[Collected material]
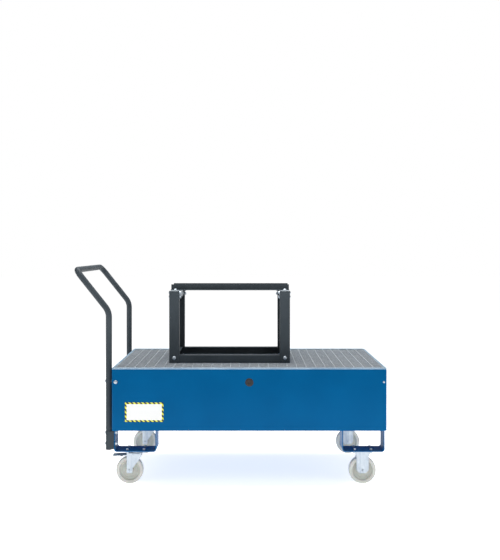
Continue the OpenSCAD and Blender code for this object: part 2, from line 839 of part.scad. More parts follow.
module at_cradle_bolts() for (sx = SIDES, sy = SIDES)
    translate([sx * (half_w - cradle_bolt_inset), sy * cradle_bolt_y, stand_top + stand_t]) children();

module stand_bolts() {
    color(ZINC) at_stand() {
        at_front_bolts() dome_bolt(dome_r, dome_h, m8_r, 2 * stand_t + m8_tail);
        at_side_bolts(deck_z + side_bolt_z) dome_bolt(dome_r, dome_h, m8_r, 2 * stand_t + m8_tail);
        for (z = top_bolt_z) at_side_bolts(stand_top + z)
            dome_bolt(dome_r, dome_h, m8_r, upright_w + m8_tail);
        at_cradle_bolts() dome_bolt(dome_r, dome_h, m8_r, 2 * stand_t + m8_tail);
    }
}

module stand_nuts() {
    color(ZINC) at_stand() {
        at_front_bolts() translate([0, 0, -2 * stand_t - m8_nut_h]) hex_nut(m8_flats, m8_nut_h, m8_r);
        at_side_bolts(deck_z + side_bolt_z) translate([0, 0, -2 * stand_t - m8_nut_h])
            hex_nut(m8_flats, m8_nut_h, m8_r);
        for (z = top_bolt_z) at_side_bolts(stand_top + z) translate([0, 0, -upright_w - m8_nut_h])
            hex_nut(m8_flats, m8_nut_h, m8_r);
        at_cradle_bolts() translate([0, 0, -2 * stand_t - m8_nut_h]) hex_nut(m8_flats, m8_nut_h, m8_r);
    }
}

// ---------- nodes ----------

at_tray() sump_tray();
at_tray() deck_ledges();
at_tray() deck_beam();
at_tray() label_plate();
foot_bracket(-1, -1);  // foot_bracket_left_front
foot_bracket(-1, 1);  // foot_bracket_left_rear
foot_bracket(1, -1);  // foot_bracket_right_front
foot_bracket(1, 1);  // foot_bracket_right_rear
at_tray() push_handle();
at_tray() handle_end_caps();
at_tray() handle_upper_spacers();
at_tray() handle_lower_saddles();
at_tray() handle_bolts();
at_tray() handle_nuts();
at_tray() corner_bolts();
at_tray() corner_rivets();
caster_bolts();
caster_nuts();
swivel_top_plates();
swivel_balls();
kingpins();
fixed_fork(-1);  // fixed_fork_front
fixed_fork(1);  // fixed_fork_rear
fixed_axle_sleeves();
fixed_axle_pins();
swivel_fork(-1);  // swivel_fork_front
swivel_sleeve(-1);  // swivel_sleeve_front
swivel_axle_pin(-1);  // swivel_axle_pin_front
swivel_fork(1);  // swivel_fork_rear
swivel_sleeve(1);  // swivel_sleeve_rear
swivel_axle_pin(1);  // swivel_axle_pin_rear
wheel(-1, -1);  // wheel_left_front
wheel(-1, 1);  // wheel_left_rear
wheel(1, -1);  // wheel_right_front
wheel(1, 1);  // wheel_right_rear
brake_pedal(-1);  // brake_pedal_front
brake_pedal(1);  // brake_pedal_rear
brake_pad(-1);  // brake_pad_front
brake_pad(1);  // brake_pad_rear
brake_pivot(-1);  // brake_pivot_front
brake_pivot(1);  // brake_pivot_rear
at_tray() inspection_plug();
at_tray() grating_bearing_bars();
at_tray() grating_cross_bars();
at_tray() grating_borders();
upright(-1, -1);  // upright_left_front
upright(-1, 1);  // upright_left_rear
upright(1, -1);  // upright_right_front
upright(1, 1);  // upright_right_rear
stand_rail(-1);  // stand_rail_front
stand_rail(1);  // stand_rail_rear
stand_side_rail(-1);  // stand_side_rail_left
stand_side_rail(1);  // stand_side_rail_right
bearer(-1);  // bearer_left
bearer(1);  // bearer_right
cradle_rail(-1);  // cradle_rail_front
cradle_rail(1);  // cradle_rail_rear
stand_bolts();
stand_nuts();
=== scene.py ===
"""Looks of a spill-sump drum dolly: painted tray, bent-tube handle, grating deck, casters and drum stand.

Every length is in metres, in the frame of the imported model. Places come from that model's nodes and joints.
"""

import json

import bmesh
import bpy
import numpy as np
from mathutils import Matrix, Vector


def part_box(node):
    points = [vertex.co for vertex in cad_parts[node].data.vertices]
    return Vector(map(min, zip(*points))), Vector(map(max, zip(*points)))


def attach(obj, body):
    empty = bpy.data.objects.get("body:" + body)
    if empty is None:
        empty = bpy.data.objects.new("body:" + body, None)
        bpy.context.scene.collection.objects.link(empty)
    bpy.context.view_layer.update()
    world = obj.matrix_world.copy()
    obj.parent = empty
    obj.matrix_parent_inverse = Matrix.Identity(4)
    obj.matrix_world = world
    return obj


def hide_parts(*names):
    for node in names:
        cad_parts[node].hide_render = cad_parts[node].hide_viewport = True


bl_info = {
    "name": "Spill-sump drum dolly",
    "version": (1, 0, 0),
    "blender": (4, 5, 0),
    "location": "View3D > Sidebar > Dolly",
    "description": "Builds the finished surfaces and materials of a spill-sump drum dolly",
    "category": "Add Mesh",
}

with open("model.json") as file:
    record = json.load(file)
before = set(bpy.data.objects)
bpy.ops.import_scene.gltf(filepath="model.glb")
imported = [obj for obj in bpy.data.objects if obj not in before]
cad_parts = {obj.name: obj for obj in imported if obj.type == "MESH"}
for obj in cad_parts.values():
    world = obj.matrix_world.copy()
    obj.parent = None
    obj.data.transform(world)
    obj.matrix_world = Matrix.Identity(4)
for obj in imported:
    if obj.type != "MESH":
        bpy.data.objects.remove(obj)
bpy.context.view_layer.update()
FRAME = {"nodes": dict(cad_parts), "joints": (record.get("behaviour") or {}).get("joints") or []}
SIDES = (-1, 1)
ENDS = ("front", "rear")
CORNERS = ("left_front", "left_rear", "right_front", "right_rear")
SQUARE = np.array([[-1, -1], [1, -1], [1, 1], [-1, 1]])

# Widths of the small round on edges: brackets and stand members, then saddles, bearers and brake pads, then
# pedals. PRESSED_PLATE is the thickness of the forks' webs and top plates.
BAR_EDGE = 0.0006
STRIP_EDGE = 0.0008
PEDAL_EDGE = 0.0005
PRESSED_PLATE = 0.0035

# Angles in degrees: past the first an edge is drawn sharp, past the second it is rounded, and faces that
# meet at less than the third are one flat. Corners closer than SAME_POINT are one corner.
SHARP_ANGLE = 38.0
ROUNDED_ANGLE = 50
FLAT_ANGLE = 0.5
SAME_POINT = 1e-6


# ---------- reading the frame ----------


def node_box(node):
    """Lowest corner, highest corner and centre of a node, as arrays."""
    low, high = (np.array(corner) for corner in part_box(node))
    return low, high, (low + high) / 2


def joint_point(name):
    """The point that a joint turns about."""
    return np.array(next(j for j in FRAME["joints"] if j["name"] == name)["pos_m"])


# ---------- colour and material helpers ----------


def linear(code):
    """sRGB hex to linear RGBA: c / 12.92 below 0.04045, else ((c + 0.055) / 1.055) ** 2.4."""
    c = np.array([int(code[i : i + 2], 16) for i in (1, 3, 5)]) / 255
    low, high = c / 12.92, ((c + 0.055) / 1.055) ** 2.4
    return (*np.where(c <= 0.04045, low, high).tolist(), 1.0)


def add_node(tree, kind, inputs=None, **settings):
    """Adds one node: settings are its attributes; an input is a value, or another node's socket to link."""
    node = tree.nodes.new(kind)
    for key, value in settings.items():
        setattr(node, key, value)
    for key, value in (inputs or {}).items():
        if isinstance(value, bpy.types.NodeSocket):
            tree.links.new(value, node.inputs[key])
        else:
            node.inputs[key].default_value = value
    return node


def begin_material(name):
    """An empty node material and its Object coordinates."""
    material = bpy.data.materials.new(name)
    material.use_nodes = True
    material.node_tree.nodes.clear()
    place = add_node(material.node_tree, "ShaderNodeTexCoord").outputs["Object"]
    return material, material.node_tree, place


def end_material(tree, shader):
    """Links the shader to the material's output."""
    add_node(tree, "ShaderNodeOutputMaterial", {"Surface": shader.outputs[0]})


def tinted(tree, factor, dark, light):
    """Colour between two hex values by a 0 to 1 factor, with all of the change between 0.3 and 0.7."""
    ramp = add_node(tree, "ShaderNodeValToRGB", {"Fac": factor})
    for element, position, code in zip(ramp.color_ramp.elements, (0.3, 0.7), (dark, light)):
        element.position = position
        element.color = linear(code)
    return ramp.outputs["Color"]


# ---------- materials ----------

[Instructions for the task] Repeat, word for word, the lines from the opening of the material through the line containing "translate([sx * (half_w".

[Answer to the exercise]
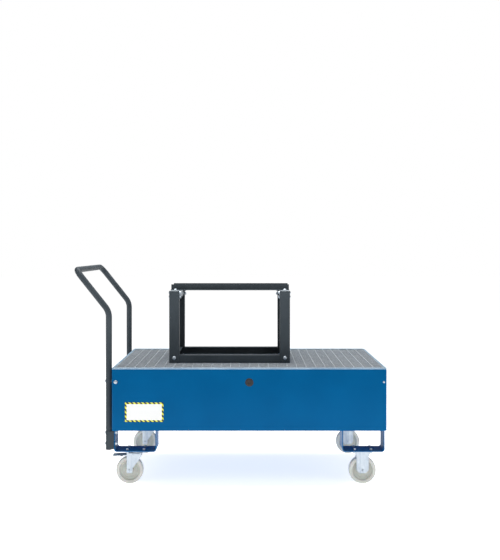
Continue the OpenSCAD and Blender code for this object: part 2, from line 839 of part.scad. More parts follow.
module at_cradle_bolts() for (sx = SIDES, sy = SIDES)
    translate([sx * (half_w - cradle_bolt_inset), sy * cradle_bolt_y, stand_top + stand_t]) children();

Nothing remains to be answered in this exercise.